(0,2,3) and (0,1,3) interpolation through splines (Q1105796)

Let \(\Delta:0=x_ 0<x_ 1<...<x_{m-1}<x_ m=1\) be the uniform partition of the interval \(I=[0,1]\) with \(x_ k=k/m\). The authors consider the class \(S_{m,6}^{*(3)}\) of splines \(S_{\Delta}\) which satisfy two conditions; (i) \(S_{\Delta}\in C^ 3(I)\) and (ii) in each interval \([x_ k,x_{k+1}]\), \(S_{\Delta}\in \Pi_ 6\) except in one of the end intervals, say \([x_ 0,x_ 1]\) where \(S_{\Delta}\in \Pi_ 7\). They first prove the existence and uniqueness of splines \(S_{\Delta}\) and \(\tilde S_{\Delta}\in S_{m,6}^{*(3)}\) which satisfy (0,2,3) and (0,1,3) interpolation conditions respectively.
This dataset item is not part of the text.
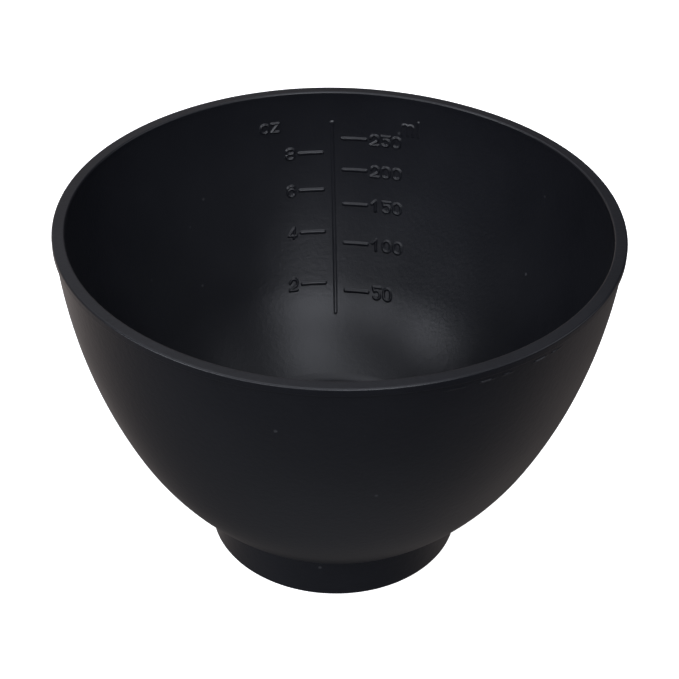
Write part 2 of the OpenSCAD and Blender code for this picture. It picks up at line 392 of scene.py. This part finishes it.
RELIEF = 0.3
FAINT = 0.16                # relief of the upright line and the letters ml, which hardly show
MARK_W = 0.6
PEN_W = 0.42
DIGIT_W, DIGIT_H, DIGIT_GAP = 1.95, 2.6, 0.35
DOT_D = 0.9
LETTER_H = 2.3
TALL = 1.4                  # height of the l, and width of the o and z, as shares of that
ROUND_W = 0.8
GRID = 0.06                 # spacing of the marks' mesh
FILLET = 0.2                # how far a mark's foot flows out into the wall
ROUNDING = 0.24             # how far its top is rounded off
ROOT = 0.25                 # depth of a mark's root in the wall
EDGE_REACH = 1.3            # where its mesh ends, in fillets
EDGE_SINK = 0.05            # how far that edge lies under the wall's surface


def distance(p, c):
    return np.linalg.norm(p - np.array(c, float), axis=-1)


def segment(p, a, b):
    """Distance to a straight stroke."""
    a, b = np.array(a, float), np.array(b, float)
    run = b - a
    t = np.clip(((p - a) @ run) / (run @ run), 0, 1)
    return np.linalg.norm(p - a - t[..., None] * run, axis=-1)


def on_circle(c, r, turn):
    return np.array([c[0] + r * math.cos(turn), c[1] + r * math.sin(turn)])


def bent(p, c, r, start, end):
    """Distance to an arc, from one turn to another in degrees."""
    q = p - np.array(c, float)
    mid, half = math.radians((start + end) / 2), math.radians((end - start) / 2)
    turn = (np.arctan2(q[..., 1], q[..., 0]) - mid + math.pi) % (2 * math.pi) - math.pi
    on_arc = np.abs(np.linalg.norm(q, axis=-1) - r)
    ends = np.minimum(*[distance(p, on_circle(c, r, mid + way * half)) for way in (-1, 1)])
    return np.where(np.abs(turn) <= half, on_arc, ends)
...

They also obtain bounds for the errors \(| S_{\Delta}^{(q)}- f^{(q)}|\) and \(| \tilde S_{\Delta}^{(q)}-f^{(q)}|\), \(q=0,1,...,5\) in the case when \(f\in C^{(6)}(I)\). It would be interesting to compare these with the earlier results of \textit{J. Györvari} [ibid. 42, 25-53 (1983; Zbl 0529.41005)].